Mehrmals hakte Gerichtspräsident Markus Koch nach. Auch, weil der erste Brand die mit grossem Abstand grösste Schadenssumme verursachte. Der Angeklagte war am Tatort, als Kind und Jugendlicher, weil die Scheune im Besitz seiner Familie ist. Und auch am Morgen nach dem Grossbrand war er da. «Ich bin aufgewacht, weil es immer wieder geknallt hat», schilderte der Angeklagte. Er ging auf den Balkon und sah direkt ins lodernde Feuer. Mit seinem Vater – bei dem er mit wenigen Unterbrüchen immer lebte – habe er die Situation beobachtet.

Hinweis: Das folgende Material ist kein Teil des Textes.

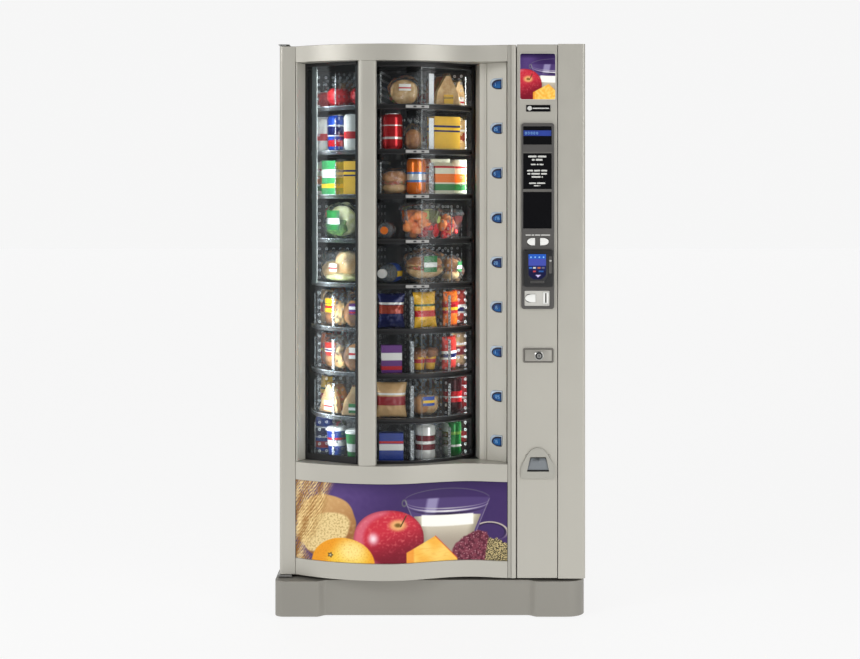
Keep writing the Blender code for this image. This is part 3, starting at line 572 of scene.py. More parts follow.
def make_door_frame():
    """Stiles, rails and step strips of the bowed door, with the seams between them."""
    corner, seam = 0.010, 0.0006
    stile_y = FRONT_Y - bow_rise(STILE_X[0])
    left = [(DOOR_X[0], DOOR_BACK)]
    left += arc((DOOR_X[0] + corner, stile_y + corner), corner, 180, 270, 10)
    left += [(STILE_X[0] - seam, stile_y), (STILE_X[0] - seam, stile_y + 0.006),
             (JAMB_X - 0.0005, JAMB_Y), (JAMB_X - 0.0005, DOOR_BACK)]
    stile = solid(left, *DOOR_Z)
    piece("left_stile", stile, LOOK["body_paint"], "main_door", 0.0012,
          replaces=("main_door_frame",), slot="body_paint")
    rails = (("bottom_rail", DOOR_Z[0], GRAPHIC_Z[0]), ("middle_rail", GRAPHIC_Z[1], WINDOW_Z[0]),
             ("top_rail", WINDOW_Z[1], DOOR_Z[1]))
    for name, low, high in rails:
        plan = bow_path(STILE_X[0], STILE_X[1] - seam)
        if name == "bottom_rail":
            plan += [(STILE_X[1] - seam, DOOR_BACK), (STILE_X[0], DOOR_BACK)]
        else:
            plan += [(STILE_X[1] - seam, DOOR_BACK), (0.160, DOOR_BACK)]
            plan += [polar(DRUM_CLEARANCE, phi) for phi in range(44, -46, -4)]
            plan += [(-0.330, DOOR_BACK), (STILE_X[0], DOOR_BACK)]
        piece(name, solid(plan, low, high), LOOK["body_paint"], "main_door", 0.0016, 3,
              slot="body_paint")
    edge = bow_path(STILE_X[1], STEP_X, steps=6)
    strip = solid(edge + [(STEP_X, DOOR_BACK), (STILE_X[1], DOOR_BACK)], *DOOR_Z)
    piece("right_step", strip, LOOK["step_shade"], "main_door", 0.0010, slot="body_paint")
    end = 0.006
    outer = [(0.2590, FRONT_Y - bow_rise(0.2590) - 0.0022)]
    outer += arc((DOOR_X[1] - end, FRONT_Y - FLAT_RISE - 0.0012 + end), end, 270, 360, 8)
    outer += [(DOOR_X[1], DOOR_BACK), (0.2590, DOOR_BACK)]
    piece("right_edge", solid(outer, *DOOR_Z), LOOK["body_paint"], "main_door", 0.0008,
          slot="body_paint")
    for name, low in (("sill", WINDOW_Z[0] - SILL), ("soffit", WINDOW_Z[1])):
        plan = [(0.166, DOOR_BACK - 0.005), (0.160, -0.244)]
        plan += [polar(DRUM_CLEARANCE, phi) for phi in (59, 55, 51, 47, 43)]
        piece(name, solid(plan, low + 0.0005, low + SILL - 0.0005), LOOK["interior"],
              "main_door", 0.001)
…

Den ersten Brand vom Balkon beobachtet
Im Rahmen dessen meldete der Angeklagte der Polizei eine verdächtige Person, die er vorher noch nie im Quartier gesehen habe. «Bei einem späteren Brand, bei dem Sie mittlerweile zugaben, dass Sie ihn legten, erzählten Sie auch, Sie hätten jemanden aus der Tiefgarage kommen sehen, und es stimmte nicht. Warum stimmt es diesmal?» Gerichtspräsident Markus Koch blieb skeptisch. «Es stimmt, meinem Vater ist die verdächtige Person auch aufgefallen. Und warum ich die Person in der Tiefgarage erfunden habe? Ich wusste schlicht nicht, was ich sagen sollte.»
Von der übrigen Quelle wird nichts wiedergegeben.